■ **AIM OF THE TASK**: Reproduce all of the material word for word.

• • •

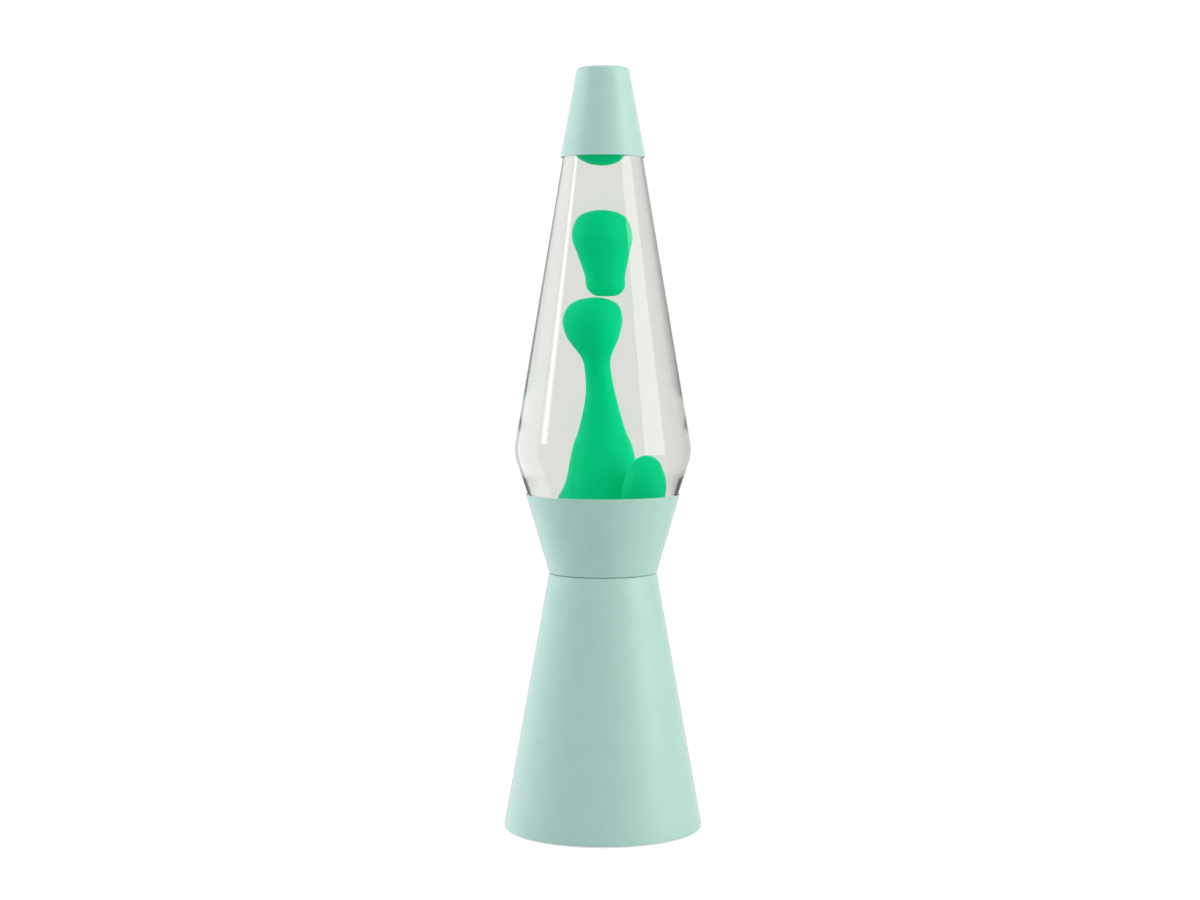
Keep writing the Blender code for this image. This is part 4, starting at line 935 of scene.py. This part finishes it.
# Edges are degrees off the front, between which the room goes from one level to the other.
# Azimuth runs from the front towards +X in degrees; soft is the share of the width that fades at each side.
studioLook = {
    "front": 0.68, "around": 1.03, "frontEdge": (42.0, 74.0),
    "glossFront": 0.03, "glossBack": 0.70, "glossEdge": (140.0, 165.0),
    "backdrop": 1.02, "behindGlass": 0.83,
    "floorSize": 6.5, "floorGlow": 0.60,
    "right": {"azimuth": 71.5, "distance": 1.30, "width": 0.76, "height": 1.70, "low": 0.05, "power": 11.8,
              "colour": (1.0, 0.970, 0.905), "soft": 0.0},
    "left": {"azimuth": -120.0, "distance": 1.30, "width": 1.60, "height": 2.60, "low": -0.85, "power": 20.0,
             "colour": (0.95, 0.985, 1.0), "soft": 0.18, "lightsPaint": False},
    "strip": {"azimuth": -84.0, "distance": 1.25, "width": 0.36, "height": 1.38, "low": 0.42, "power": 11.0,
              "colour": (0.97, 0.99, 1.0), "soft": 0.5},
    "top": {"azimuth": 180.0, "distance": 0.60, "width": 1.20, "height": 1.00, "low": 1.50, "power": 3.0,
            "colour": (1.0, 1.0, 1.0), "soft": 0.2},
}


def makeLight(name, look):
    light = bpy.data.lights.new(name, "AREA")
    light.shape, light.size, light.size_y = "RECTANGLE", look["width"], look["height"]
    light.energy, light.color = look["power"], look["colour"]
    if look["soft"]:
        softenSides(light, look["soft"])
    lamp = bpy.data.objects.new(name, light)
    bpy.context.scene.collection.objects.link(lamp)
    lamp.visible_transmission = False
    lamp.visible_diffuse = look.get("lightsPaint", True)
    angle = math.radians(look["azimuth"])
    across, along = look["distance"] * math.sin(angle), -look["distance"] * math.cos(angle)
    lamp.location = (across, along, look["low"] + look["height"] / 2)
    lamp.rotation_euler = (math.radians(90), 0, angle)
    if name == "top":
        lamp.rotation_euler = (math.radians(20), 0, 0)


def softenSides(light, soft):
    # Strength = smoothstep of the distance to the nearer side edge, over the soft share of the width
    light.use_nodes = True
    tree = light.node_tree
    place, parts, fold, fade = (tree.nodes.new(kind) for kind in (
        "ShaderNodeNewGeometry", "ShaderNodeSeparateXYZ", "ShaderNodeMath", "ShaderNodeMapRange"))
    fold.operation = "PINGPONG"
    fold.inputs[1].default_value = 0.5
    fade.interpolation_type = "SMOOTHSTEP"
    fade.inputs["From Max"].default_value = soft
    tree.links.new(place.outputs["Parametric"], parts.inputs[0])
    tree.links.new(parts.outputs["X"], fold.inputs[0])
    tree.links.new(fold.outputs[0], fade.inputs["Value"])
    tree.links.new(fade.outputs["Result"], tree.nodes["Emission"].inputs["Strength"])


def offFront(tree, front, edges, near, far):
    # Level = smoothstep of the cosine off the front, from one edge to the other
    level = tree.nodes.new("ShaderNodeMapRange")
    level.interpolation_type = "SMOOTHSTEP"
    inner, outer = (math.cos(math.radians(edge)) for edge in edges)
    for key, value in {"From Min": outer, "From Max": inner, "To Min": far, "To Max": near}.items():
        level.inputs[key].default_value = value
    tree.links.new(front.outputs["Value"], level.inputs["Value"])
    return level.outputs["Result"]


def makeRoom(look):
    # The room's level for diffuse rays, for mirrored rays, through glass and straight behind the lamp
    world = bpy.data.worlds.new("studio")
    world.use_nodes = True
    tree = world.node_tree
    place, front, path = (tree.nodes.new(kind) for kind in (
        "ShaderNodeTexCoord", "ShaderNodeVectorMath", "ShaderNodeLightPath"))
    front.operation = "DOT_PRODUCT"
    front.inputs[1].default_value = (0, -1, 0)
    tree.links.new(place.outputs["Generated"], front.inputs[0])
    room = offFront(tree, front, look["frontEdge"], look["front"], look["around"])
    gloss = offFront(tree, front, look["glossEdge"], look["glossFront"], look["glossBack"])
    last = room
    for ray, level in (("Is Glossy Ray", None), ("Is Transmission Ray", look["behindGlass"]),
                       ("Is Camera Ray", look["backdrop"])):
        choice = tree.nodes.new("ShaderNodeMix")
        tree.links.new(path.outputs[ray], choice.inputs["Factor"])
        tree.links.new(last, choice.inputs["A"])
        if level:
            choice.inputs["B"].default_value = level
        else:
            tree.links.new(gloss, choice.inputs["B"])
        last = choice.outputs["Result"]
    tree.links.new(last, tree.nodes["Background"].inputs["Strength"])
    tree.nodes["Background"].inputs["Color"].default_value = (1, 1, 1, 1)
    bpy.context.scene.world = world


def makeFloor(look):
    half = look["floorSize"] / 2
    mesh = bpy.data.meshes.new("floor")
    corners = [(-half, -half, 0), (half, -half, 0), (half, half, 0), (-half, half, 0)]
    mesh.from_pydata(corners, [], [(0, 1, 2, 3)])
    floor = bpy.data.objects.new("floor", mesh)
    bpy.context.scene.collection.objects.link(floor)
    white = newFinish("floorWhite", 0.9, Emission_Strength=look["floorGlow"])
    for key in ("Base Color", "Emission Color"):
        white.node_tree.nodes["Principled BSDF"].inputs[key].default_value = (0.95, 0.95, 0.95, 1)
    mesh.materials.append(white)
    floor.visible_glossy = floor.visible_transmission = floor.visible_diffuse = False  # the room stands in


def makeCamera():
    camera = bpy.data.objects.new("camera", bpy.data.cameras.new("camera"))
    camera.data.lens, camera.data.sensor_width = 66.2, 36.0
    camera.location = (-0.0016, -1.2016, 0.2736)
    camera.rotation_euler = (math.radians(90 - 3.16), 0, 0)
    bpy.context.scene.collection.objects.link(camera)
    bpy.context.scene.camera = camera
    bpy.context.scene.view_settings.view_transform = "Standard"


for name in ("right", "left", "strip", "top"):
    makeLight(name, studioLook[name])
makeRoom(studioLook)
makeFloor(studioLook)
makeCamera()
print("studio made")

• • •

■ **OUTPUT FOR THIS TASK**:
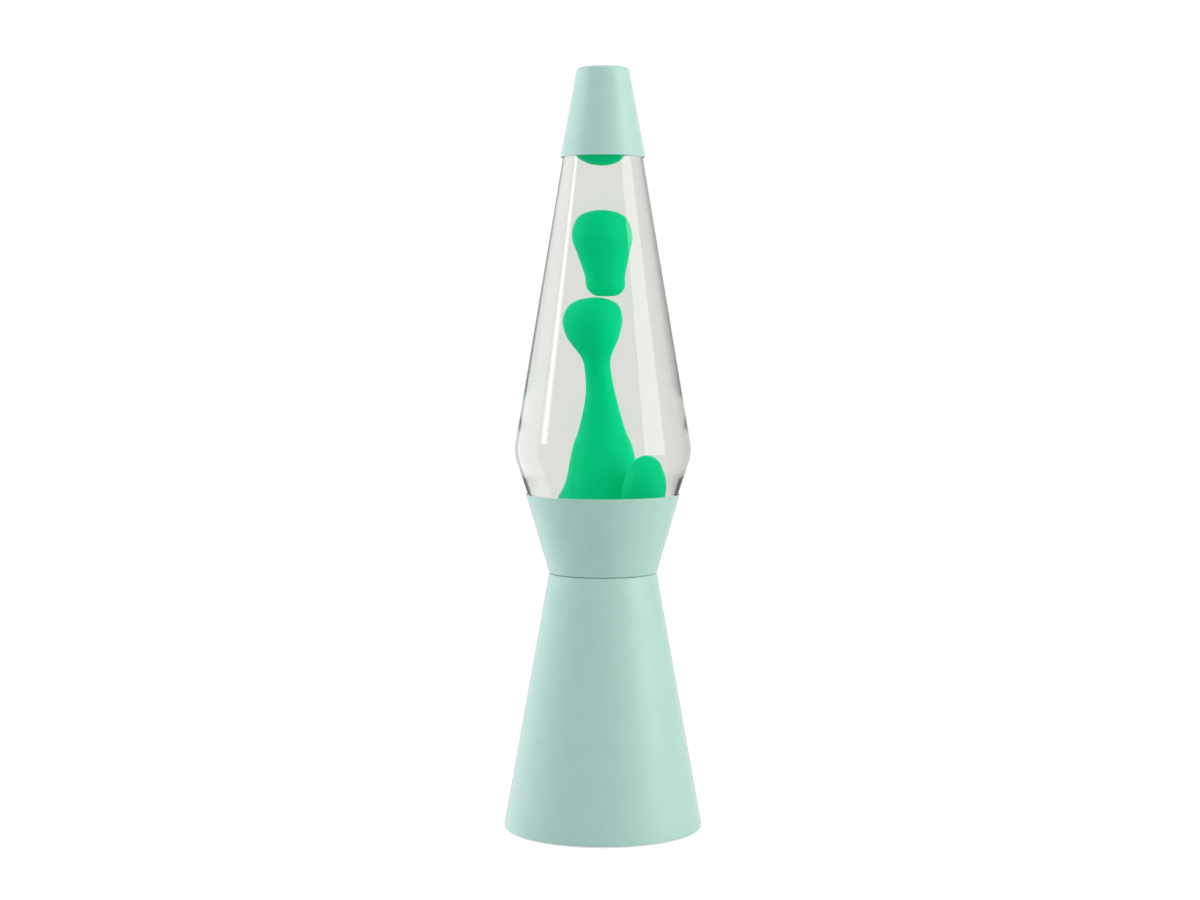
Keep writing the Blender code for this image. This is part 4, starting at line 935 of scene.py. This part finishes it.
# Edges are degrees off the front, between which the room goes from one level to the other.
# Azimuth runs from the front towards +X in degrees; soft is the share of the width that fades at each side.
studioLook = {
    "front": 0.68, "around": 1.03, "frontEdge": (42.0, 74.0),
    "glossFront": 0.03, "glossBack": 0.70, "glossEdge": (140.0, 165.0),
    "backdrop": 1.02, "behindGlass": 0.83,
    "floorSize": 6.5, "floorGlow": 0.60,
    "right": {"azimuth": 71.5, "distance": 1.30, "width": 0.76, "height": 1.70, "low": 0.05, "power": 11.8,
              "colour": (1.0, 0.970, 0.905), "soft": 0.0},
    "left": {"azimuth": -120.0, "distance": 1.30, "width": 1.60, "height": 2.60, "low": -0.85, "power": 20.0,
             "colour": (0.95, 0.985, 1.0), "soft": 0.18, "lightsPaint": False},
    "strip": {"azimuth": -84.0, "distance": 1.25, "width": 0.36, "height": 1.38, "low": 0.42, "power": 11.0,
              "colour": (0.97, 0.99, 1.0), "soft": 0.5},
    "top": {"azimuth": 180.0, "distance": 0.60, "width": 1.20, "height": 1.00, "low": 1.50, "power": 3.0,
            "colour": (1.0, 1.0, 1.0), "soft": 0.2},
}


def makeLight(name, look):
    light = bpy.data.lights.new(name, "AREA")
    light.shape, light.size, light.size_y = "RECTANGLE", look["width"], look["height"]
    light.energy, light.color = look["power"], look["colour"]
    if look["soft"]:
        softenSides(light, look["soft"])
    lamp = bpy.data.objects.new(name, light)
    bpy.context.scene.collection.objects.link(lamp)
    lamp.visible_transmission = False
    lamp.visible_diffuse = look.get("lightsPaint", True)
    angle = math.radians(look["azimuth"])
    across, along = look["distance"] * math.sin(angle), -look["distance"] * math.cos(angle)
    lamp.location = (across, along, look["low"] + look["height"] / 2)
    lamp.rotation_euler = (math.radians(90), 0, angle)
    if name == "top":
        lamp.rotation_euler = (math.radians(20), 0, 0)


def softenSides(light, soft):
    # Strength = smoothstep of the distance to the nearer side edge, over the soft share of the width
    light.use_nodes = True
    tree = light.node_tree
    place, parts, fold, fade = (tree.nodes.new(kind) for kind in (
        "ShaderNodeNewGeometry", "ShaderNodeSeparateXYZ", "ShaderNodeMath", "ShaderNodeMapRange"))
    fold.operation = "PINGPONG"
    fold.inputs[1].default_value = 0.5
    fade.interpolation_type = "SMOOTHSTEP"
    fade.inputs["From Max"].default_value = soft
    tree.links.new(place.outputs["Parametric"], parts.inputs[0])
    tree.links.new(parts.outputs["X"], fold.inputs[0])
    tree.links.new(fold.outputs[0], fade.inputs["Value"])
    tree.links.new(fade.outputs["Result"], tree.nodes["Emission"].inputs["Strength"])


def offFront(tree, front, edges, near, far):
    # Level = smoothstep of the cosine off the front, from one edge to the other
    level = tree.nodes.new("ShaderNodeMapRange")
    level.interpolation_type = "SMOOTHSTEP"
    inner, outer = (math.cos(math.radians(edge)) for edge in edges)
    for key, value in {"From Min": outer, "From Max": inner, "To Min": far, "To Max": near}.items():
        level.inputs[key].default_value = value
    tree.links.new(front.outputs["Value"], level.inputs["Value"])
    return level.outputs["Result"]


def makeRoom(look):
    # The room's level for diffuse rays, for mirrored rays, through glass and straight behind the lamp
    world = bpy.data.worlds.new("studio")
    world.use_nodes = True
    tree = world.node_tree
    place, front, path = (tree.nodes.new(kind) for kind in (
        "ShaderNodeTexCoord", "ShaderNodeVectorMath", "ShaderNodeLightPath"))
    front.operation = "DOT_PRODUCT"
    front.inputs[1].default_value = (0, -1, 0)
    tree.links.new(place.outputs["Generated"], front.inputs[0])
    room = offFront(tree, front, look["frontEdge"], look["front"], look["around"])
    gloss = offFront(tree, front, look["glossEdge"], look["glossFront"], look["glossBack"])
    last = room
    for ray, level in (("Is Glossy Ray", None), ("Is Transmission Ray", look["behindGlass"]),
                       ("Is Camera Ray", look["backdrop"])):
        choice = tree.nodes.new("ShaderNodeMix")
        tree.links.new(path.outputs[ray], choice.inputs["Factor"])
        tree.links.new(last, choice.inputs["A"])
        if level:
            choice.inputs["B"].default_value = level
        else:
            tree.links.new(gloss, choice.inputs["B"])
        last = choice.outputs["Result"]
    tree.links.new(last, tree.nodes["Background"].inputs["Strength"])
    tree.nodes["Background"].inputs["Color"].default_value = (1, 1, 1, 1)
    bpy.context.scene.world = world


def makeFloor(look):
    half = look["floorSize"] / 2
    mesh = bpy.data.meshes.new("floor")
    corners = [(-half, -half, 0), (half, -half, 0), (half, half, 0), (-half, half, 0)]
    mesh.from_pydata(corners, [], [(0, 1, 2, 3)])
    floor = bpy.data.objects.new("floor", mesh)
    bpy.context.scene.collection.objects.link(floor)
    white = newFinish("floorWhite", 0.9, Emission_Strength=look["floorGlow"])
    for key in ("Base Color", "Emission Color"):
        white.node_tree.nodes["Principled BSDF"].inputs[key].default_value = (0.95, 0.95, 0.95, 1)
    mesh.materials.append(white)
    floor.visible_glossy = floor.visible_transmission = floor.visible_diffuse = False  # the room stands in


def makeCamera():
    camera = bpy.data.objects.new("camera", bpy.data.cameras.new("camera"))
    camera.data.lens, camera.data.sensor_width = 66.2, 36.0
    camera.location = (-0.0016, -1.2016, 0.2736)
    camera.rotation_euler = (math.radians(90 - 3.16), 0, 0)
    bpy.context.scene.collection.objects.link(camera)
    bpy.context.scene.camera = camera
    bpy.context.scene.view_settings.view_transform = "Standard"


for name in ("right", "left", "strip", "top"):
    makeLight(name, studioLook[name])
makeRoom(studioLook)
makeFloor(studioLook)
makeCamera()
print("studio made")